We must know that there are none who arrive at the state of perfection in this life. Yet we read that God said concerning Job that he was a perfect man. Our measure of perfect and God’s measure of perfect lie on different plains. We see perfection or holiness or righteousness measured in the outward things and we are quick to honor those who excel in these things, but God looks at the heart. Don’t get me wrong, it is true that our outward conduct is a reflection of our hearts. However that’s not always the case. When I was a child growing up at home, I had two lives; the one I lived while in my parents presence and the one I lived with my friends away from mom and dads view. As a pastor I can tell you that there are many church attendees that live one way at church or around the pastor and quite a different way when at work or away from those who they wish to impress with their godliness. The Bible teaches us that our own heart is wicked and deceitful and who can trust it.
So we come to Jesus and we begin to follow Him. We sit at His feet, we engage Him in conversation, we read His Word, we receive His Spirit and like the potter shaping the vessel, He makes us.

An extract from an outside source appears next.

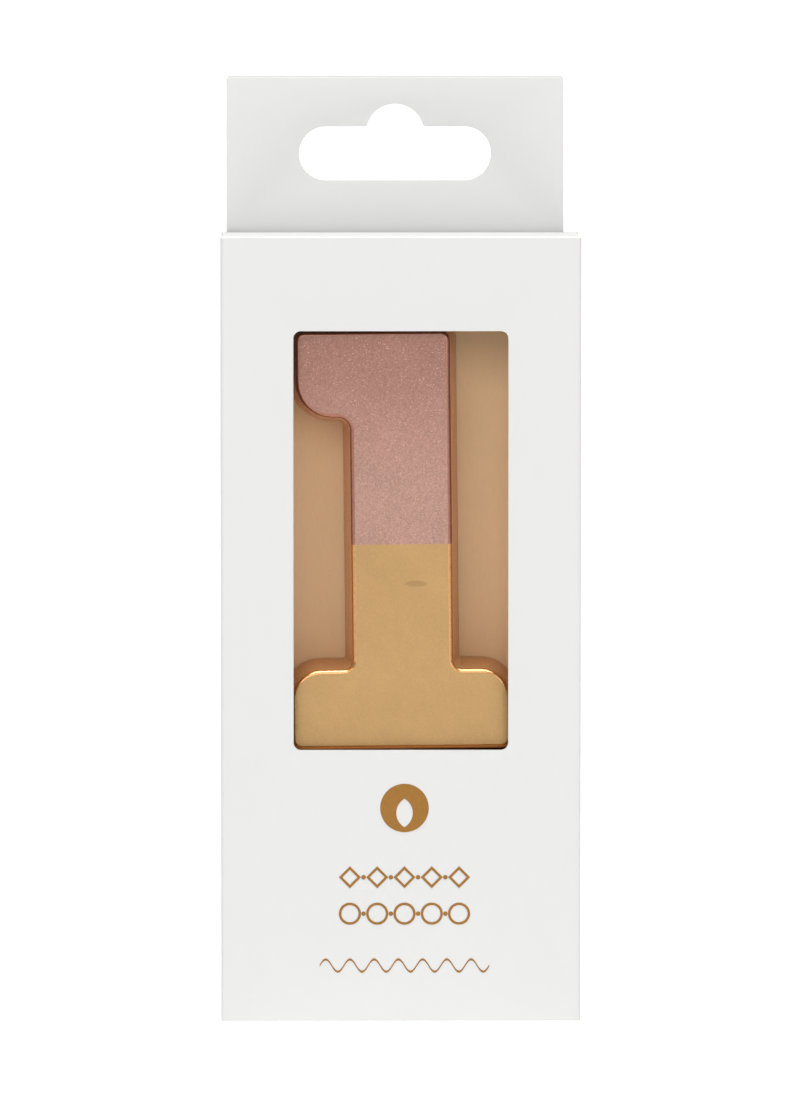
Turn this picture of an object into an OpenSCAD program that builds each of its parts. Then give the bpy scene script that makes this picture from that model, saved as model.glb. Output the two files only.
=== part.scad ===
// Number birthday candle, digit one, in its folding carton.
// The carton is a straight board box with a hang tab, a window and tuck closures at both ends.
// The candle stands on a card shelf inside it: wax, two paint coats, a wick and a cake pick.
// Front faces -Y, +Z is up, and the origin is the middle of the carton's base.

/* [Carton] */
// Outer width of the carton
carton_w = 60; // [50:0.5:80]
// Outer depth of the carton, without the tab's second ply
carton_d = 21.5; // [18:0.5:30]
// Outer height of the carton, lids closed
carton_h = 131; // [126:0.5:180]
// Thickness of the white board
board_t = 0.5; // [0.3:0.05:0.7]
// How far a tuck tongue reaches in behind its wall
tongue_len = 7; // [4:0.5:9]
// Gap between a tuck tongue and the wall that it slides behind
tongue_gap = 1; // [0.9:0.1:1.5]
// How much narrower each end of a tongue is than the carton
tongue_inset = 2.5; // [2:0.5:6]
// Length of the dust flaps, from the side wall inwards
dust_len = 12.5; // [6:0.5:14]
// Gap between a lid and the dust flaps under it
lid_gap = 0.2; // [0.1:0.05:0.4]
// Width of the glued seam flap
glue_flap_w = 12; // [8:0.5:14]

/* [Window] */
// Width of the window
window_w = 35.7; // [30:0.1:40]
// Height of the window
window_h = 69.8; // [60:0.2:72]
// Height of the window's lower edge above the base
window_z = 45.4; // [42:0.1:50]
// Corner radius of the window
window_r = 1.2; // [0.5:0.1:4]

/* [Hang tab] */
// Width of the hang tab
tab_w = 56.7; // [40:0.1:58]
// Height of the hang tab above the carton
tab_h = 26.3; // [22:0.1:40]
// Sideways set of the hang tab from the middle
tab_shift = -0.8; // [-1:0.1:1]
// Corner radius of the hang tab
tab_r = 0.6; // [0.3:0.1:6]
// Overall width of the hang slot
slot_w = 32.3; // [28:0.1:34]
// Height of the slot's straight part
slot_h = 9.1; // [7:0.1:10]
// Height of the slot's lower edge above the carton
slot_z = 8.7; // [6:0.1:10]
// Radius of the hump in the middle of the slot
hump_r = 4.9; // [4:0.1:5.5]
// How far the hump rises above the straight part
hump_rise = 3.8; // [2:0.1:4.2]
// How far the tab's second ply runs down the back of the carton
ply_drop = 26; // [10:0.5:60]

/* [Digit] */
// Height of the digit's front face
digit_h = 68.4; // [50:0.2:70]
// Thickness of the digit, front to back
digit_t = 12; // [8:0.1:15]
// Width of the stem
stem_w = 15.4; // [12:0.1:18]
// Sideways set of the stem from the middle of the foot
stem_shift = 0.35; // [-1:0.05:1]
// Width of the foot
foot_w = 35.3; // [30:0.1:38]
// Height of the foot
foot_h = 11.9; // [9:0.1:14]
// How far the flag reaches out from the stem
flag_reach = 9.1; // [7.5:0.1:10]
// Height of the flag
flag_h = 13; // [10:0.1:16]
// Corner radius of the foot's shoulders
shoulder_r = 4.3; // [2:0.1:5]
// Corner radius under the tip of the flag
flag_r = 5.5; // [2:0.1:6]
// Radius of the inner corner between stem and foot
foot_fillet = 2.3; // [2:0.1:3]
// Radius of the inner corner between stem and flag
flag_fillet = 2.7; // [2:0.1:3]
// Radius of the small outer corners
corner_r = 1; // [0.5:0.1:1.5]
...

Maybe you’re like Peter, your intentions are good. You want to become what God has called you to be but the old you keeps throwing you off the path. Peter received this great revelation that Jesus was the Messiah and in the next breath Jesus is rebuking him saying, “Satan, get Thee behind me.” We find Peter on the Mount of Transfiguration awed at the appearance of the glorified Christ and then rebuked for elevating Moses and Elijah to the status of Christ. We find Peter declaring his loyalty to Christ and moments later denying that he knew him. This is us, great intentions, great failures. What then is our hope? “Come follow me, and I will make you….”, said Christ.
Our hope to be pleasing to God comes not from our own effort but from our total surrender to Him. We wait in His presence, on the potter’s wheel until He makes us the vessel as it pleases Him to make. We do not compare ourselves to any other that Him, and we trust His work in us to be enough.